Data section:
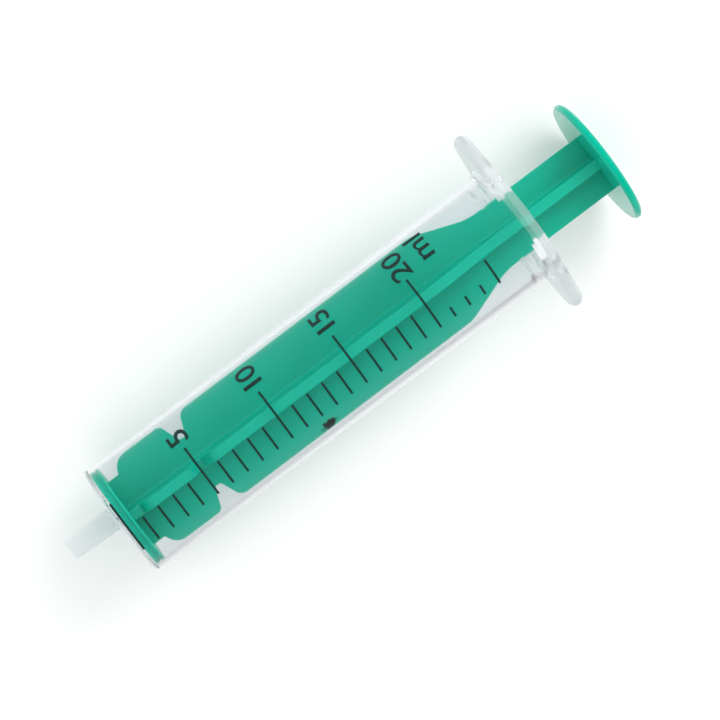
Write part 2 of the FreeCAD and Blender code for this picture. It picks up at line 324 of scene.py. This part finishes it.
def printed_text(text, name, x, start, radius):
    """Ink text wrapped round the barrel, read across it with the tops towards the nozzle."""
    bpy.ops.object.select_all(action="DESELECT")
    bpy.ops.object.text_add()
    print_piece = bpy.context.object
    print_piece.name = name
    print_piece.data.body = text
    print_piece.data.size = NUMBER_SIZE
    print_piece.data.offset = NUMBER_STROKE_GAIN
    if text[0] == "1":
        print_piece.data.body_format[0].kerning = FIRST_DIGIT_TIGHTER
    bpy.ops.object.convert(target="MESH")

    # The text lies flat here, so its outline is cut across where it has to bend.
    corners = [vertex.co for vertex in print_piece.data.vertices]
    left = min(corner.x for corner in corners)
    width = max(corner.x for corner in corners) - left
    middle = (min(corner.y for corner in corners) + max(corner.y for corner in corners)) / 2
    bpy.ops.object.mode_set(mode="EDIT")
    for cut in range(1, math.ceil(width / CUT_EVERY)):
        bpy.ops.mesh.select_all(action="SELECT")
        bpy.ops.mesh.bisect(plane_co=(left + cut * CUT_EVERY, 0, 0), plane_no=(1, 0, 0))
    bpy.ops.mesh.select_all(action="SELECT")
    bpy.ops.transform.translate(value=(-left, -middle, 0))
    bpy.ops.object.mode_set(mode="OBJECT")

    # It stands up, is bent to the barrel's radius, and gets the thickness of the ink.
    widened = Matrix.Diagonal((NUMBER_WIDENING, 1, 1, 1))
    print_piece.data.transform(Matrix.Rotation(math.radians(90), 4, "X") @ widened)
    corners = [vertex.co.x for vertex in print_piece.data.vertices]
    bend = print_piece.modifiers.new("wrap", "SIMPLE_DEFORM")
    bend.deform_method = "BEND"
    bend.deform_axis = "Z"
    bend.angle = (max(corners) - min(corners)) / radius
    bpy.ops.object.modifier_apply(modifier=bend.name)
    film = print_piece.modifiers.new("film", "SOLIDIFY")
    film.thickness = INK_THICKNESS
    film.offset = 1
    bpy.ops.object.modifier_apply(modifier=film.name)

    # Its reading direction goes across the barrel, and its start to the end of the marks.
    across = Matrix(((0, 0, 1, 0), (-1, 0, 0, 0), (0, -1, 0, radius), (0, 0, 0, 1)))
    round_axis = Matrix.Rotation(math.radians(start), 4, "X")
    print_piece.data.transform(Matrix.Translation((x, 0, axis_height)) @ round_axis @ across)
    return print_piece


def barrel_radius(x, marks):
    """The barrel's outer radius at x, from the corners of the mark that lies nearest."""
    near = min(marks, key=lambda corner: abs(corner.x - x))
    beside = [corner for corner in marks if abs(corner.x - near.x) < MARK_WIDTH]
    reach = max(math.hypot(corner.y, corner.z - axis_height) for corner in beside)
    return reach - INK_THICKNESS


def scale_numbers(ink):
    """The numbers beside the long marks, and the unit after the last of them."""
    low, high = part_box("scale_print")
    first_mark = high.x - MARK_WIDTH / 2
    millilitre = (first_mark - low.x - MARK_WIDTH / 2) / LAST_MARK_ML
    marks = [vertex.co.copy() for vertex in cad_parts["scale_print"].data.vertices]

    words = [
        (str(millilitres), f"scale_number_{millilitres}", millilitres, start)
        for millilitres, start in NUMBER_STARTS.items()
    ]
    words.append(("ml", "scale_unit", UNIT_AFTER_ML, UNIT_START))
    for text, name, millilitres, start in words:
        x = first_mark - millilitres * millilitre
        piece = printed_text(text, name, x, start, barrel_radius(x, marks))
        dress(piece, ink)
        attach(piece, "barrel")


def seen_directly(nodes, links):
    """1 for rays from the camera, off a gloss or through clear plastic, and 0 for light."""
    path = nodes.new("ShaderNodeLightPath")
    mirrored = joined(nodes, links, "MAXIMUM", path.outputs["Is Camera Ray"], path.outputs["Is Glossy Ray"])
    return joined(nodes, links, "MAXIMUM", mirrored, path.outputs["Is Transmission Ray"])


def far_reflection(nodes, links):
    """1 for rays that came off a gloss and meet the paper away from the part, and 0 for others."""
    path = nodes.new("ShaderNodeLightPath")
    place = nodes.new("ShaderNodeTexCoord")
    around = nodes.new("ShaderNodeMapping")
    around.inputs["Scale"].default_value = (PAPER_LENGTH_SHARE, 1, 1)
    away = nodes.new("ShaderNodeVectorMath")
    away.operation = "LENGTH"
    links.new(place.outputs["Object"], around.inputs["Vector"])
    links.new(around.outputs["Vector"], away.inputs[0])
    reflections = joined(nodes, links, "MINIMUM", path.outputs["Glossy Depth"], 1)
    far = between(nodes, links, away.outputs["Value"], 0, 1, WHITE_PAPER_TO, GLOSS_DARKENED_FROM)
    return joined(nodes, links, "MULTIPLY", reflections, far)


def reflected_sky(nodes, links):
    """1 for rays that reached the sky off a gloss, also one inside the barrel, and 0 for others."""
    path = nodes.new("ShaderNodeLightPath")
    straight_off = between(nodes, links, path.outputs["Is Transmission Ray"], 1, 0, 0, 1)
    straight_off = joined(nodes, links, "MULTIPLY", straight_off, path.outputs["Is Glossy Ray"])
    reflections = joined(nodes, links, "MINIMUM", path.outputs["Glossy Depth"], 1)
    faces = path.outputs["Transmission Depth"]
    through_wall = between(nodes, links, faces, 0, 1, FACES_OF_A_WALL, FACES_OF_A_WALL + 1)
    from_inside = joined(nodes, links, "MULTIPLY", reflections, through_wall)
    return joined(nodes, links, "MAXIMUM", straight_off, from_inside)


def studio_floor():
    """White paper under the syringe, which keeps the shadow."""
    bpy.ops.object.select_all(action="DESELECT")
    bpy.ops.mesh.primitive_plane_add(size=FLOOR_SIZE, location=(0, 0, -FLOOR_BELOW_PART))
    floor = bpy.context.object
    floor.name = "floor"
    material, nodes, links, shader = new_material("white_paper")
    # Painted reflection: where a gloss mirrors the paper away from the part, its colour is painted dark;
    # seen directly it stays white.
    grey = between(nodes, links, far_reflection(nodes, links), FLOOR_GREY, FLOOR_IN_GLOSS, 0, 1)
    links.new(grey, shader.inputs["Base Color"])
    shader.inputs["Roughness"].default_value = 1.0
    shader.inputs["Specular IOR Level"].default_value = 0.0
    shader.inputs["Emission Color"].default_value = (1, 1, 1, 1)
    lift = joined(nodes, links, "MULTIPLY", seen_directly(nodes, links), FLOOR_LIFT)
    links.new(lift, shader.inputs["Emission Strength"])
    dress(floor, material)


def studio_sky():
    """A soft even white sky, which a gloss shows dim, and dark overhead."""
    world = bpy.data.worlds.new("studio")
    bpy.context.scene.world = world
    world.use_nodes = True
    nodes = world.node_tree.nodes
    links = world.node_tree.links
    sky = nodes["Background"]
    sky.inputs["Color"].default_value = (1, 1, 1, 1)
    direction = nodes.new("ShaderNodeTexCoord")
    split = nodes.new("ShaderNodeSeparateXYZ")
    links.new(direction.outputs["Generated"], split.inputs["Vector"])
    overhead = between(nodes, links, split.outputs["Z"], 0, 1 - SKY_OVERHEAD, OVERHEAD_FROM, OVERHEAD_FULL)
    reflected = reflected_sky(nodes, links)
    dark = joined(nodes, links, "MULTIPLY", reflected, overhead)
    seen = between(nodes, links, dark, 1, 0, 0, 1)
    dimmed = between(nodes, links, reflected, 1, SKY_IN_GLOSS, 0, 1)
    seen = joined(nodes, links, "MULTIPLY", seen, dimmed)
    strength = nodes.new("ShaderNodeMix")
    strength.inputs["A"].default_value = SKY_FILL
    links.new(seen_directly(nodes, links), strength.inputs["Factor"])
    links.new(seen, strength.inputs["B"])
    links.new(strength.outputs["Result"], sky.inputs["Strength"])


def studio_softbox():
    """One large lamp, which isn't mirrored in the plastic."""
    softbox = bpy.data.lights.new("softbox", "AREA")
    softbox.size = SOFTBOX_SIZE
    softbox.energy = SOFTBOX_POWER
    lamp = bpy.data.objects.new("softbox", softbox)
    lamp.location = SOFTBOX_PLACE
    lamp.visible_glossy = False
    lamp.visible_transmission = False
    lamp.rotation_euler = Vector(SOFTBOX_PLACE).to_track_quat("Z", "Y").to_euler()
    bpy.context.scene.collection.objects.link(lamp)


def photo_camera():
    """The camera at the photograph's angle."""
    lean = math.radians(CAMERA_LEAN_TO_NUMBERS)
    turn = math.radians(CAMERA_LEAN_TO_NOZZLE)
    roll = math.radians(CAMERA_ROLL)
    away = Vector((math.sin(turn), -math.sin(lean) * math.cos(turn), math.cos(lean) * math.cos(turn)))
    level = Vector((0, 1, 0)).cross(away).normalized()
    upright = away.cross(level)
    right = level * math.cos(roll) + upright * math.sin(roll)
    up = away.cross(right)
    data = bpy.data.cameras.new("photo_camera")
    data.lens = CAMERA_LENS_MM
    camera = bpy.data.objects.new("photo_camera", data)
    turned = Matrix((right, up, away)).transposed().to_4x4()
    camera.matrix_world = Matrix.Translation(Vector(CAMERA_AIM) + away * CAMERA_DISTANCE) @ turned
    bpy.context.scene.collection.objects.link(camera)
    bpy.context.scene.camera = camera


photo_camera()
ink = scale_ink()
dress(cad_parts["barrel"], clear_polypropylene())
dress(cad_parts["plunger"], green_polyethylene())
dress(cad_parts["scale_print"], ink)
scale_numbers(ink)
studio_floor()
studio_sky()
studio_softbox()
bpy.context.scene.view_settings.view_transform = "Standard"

Stated problem: Emit, unaltered, the lines from the top of the listing down through the line that holds "bpy.ops.object.modifier_apply(modifier=film.name)"; emit nothing else.

Answer to this task:
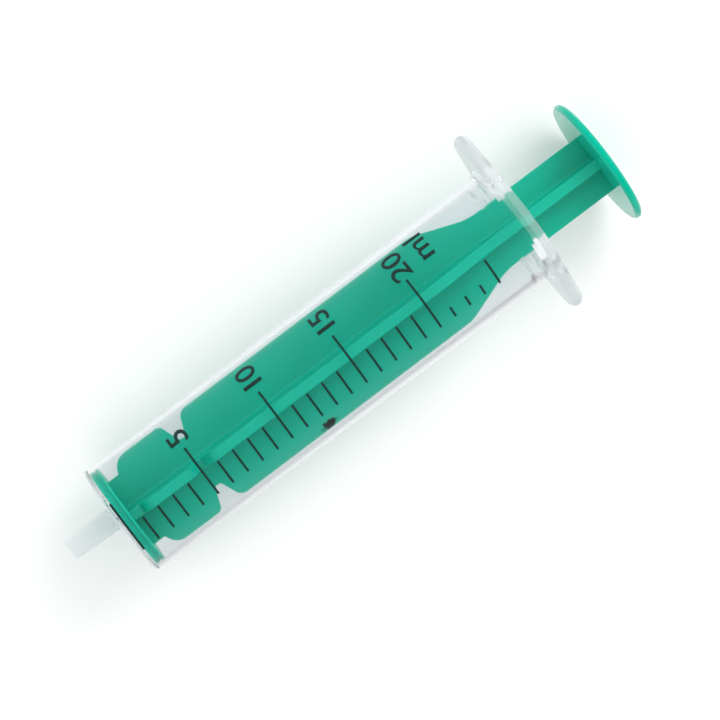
Write part 2 of the FreeCAD and Blender code for this picture. It picks up at line 324 of scene.py. This part finishes it.
def printed_text(text, name, x, start, radius):
    """Ink text wrapped round the barrel, read across it with the tops towards the nozzle."""
    bpy.ops.object.select_all(action="DESELECT")
    bpy.ops.object.text_add()
    print_piece = bpy.context.object
    print_piece.name = name
    print_piece.data.body = text
    print_piece.data.size = NUMBER_SIZE
    print_piece.data.offset = NUMBER_STROKE_GAIN
    if text[0] == "1":
        print_piece.data.body_format[0].kerning = FIRST_DIGIT_TIGHTER
    bpy.ops.object.convert(target="MESH")

    # The text lies flat here, so its outline is cut across where it has to bend.
    corners = [vertex.co for vertex in print_piece.data.vertices]
    left = min(corner.x for corner in corners)
    width = max(corner.x for corner in corners) - left
    middle = (min(corner.y for corner in corners) + max(corner.y for corner in corners)) / 2
    bpy.ops.object.mode_set(mode="EDIT")
    for cut in range(1, math.ceil(width / CUT_EVERY)):
        bpy.ops.mesh.select_all(action="SELECT")
        bpy.ops.mesh.bisect(plane_co=(left + cut * CUT_EVERY, 0, 0), plane_no=(1, 0, 0))
    bpy.ops.mesh.select_all(action="SELECT")
    bpy.ops.transform.translate(value=(-left, -middle, 0))
    bpy.ops.object.mode_set(mode="OBJECT")

    # It stands up, is bent to the barrel's radius, and gets the thickness of the ink.
    widened = Matrix.Diagonal((NUMBER_WIDENING, 1, 1, 1))
    print_piece.data.transform(Matrix.Rotation(math.radians(90), 4, "X") @ widened)
    corners = [vertex.co.x for vertex in print_piece.data.vertices]
    bend = print_piece.modifiers.new("wrap", "SIMPLE_DEFORM")
    bend.deform_method = "BEND"
    bend.deform_axis = "Z"
    bend.angle = (max(corners) - min(corners)) / radius
    bpy.ops.object.modifier_apply(modifier=bend.name)
    film = print_piece.modifiers.new("film", "SOLIDIFY")
    film.thickness = INK_THICKNESS
    film.offset = 1
    bpy.ops.object.modifier_apply(modifier=film.name)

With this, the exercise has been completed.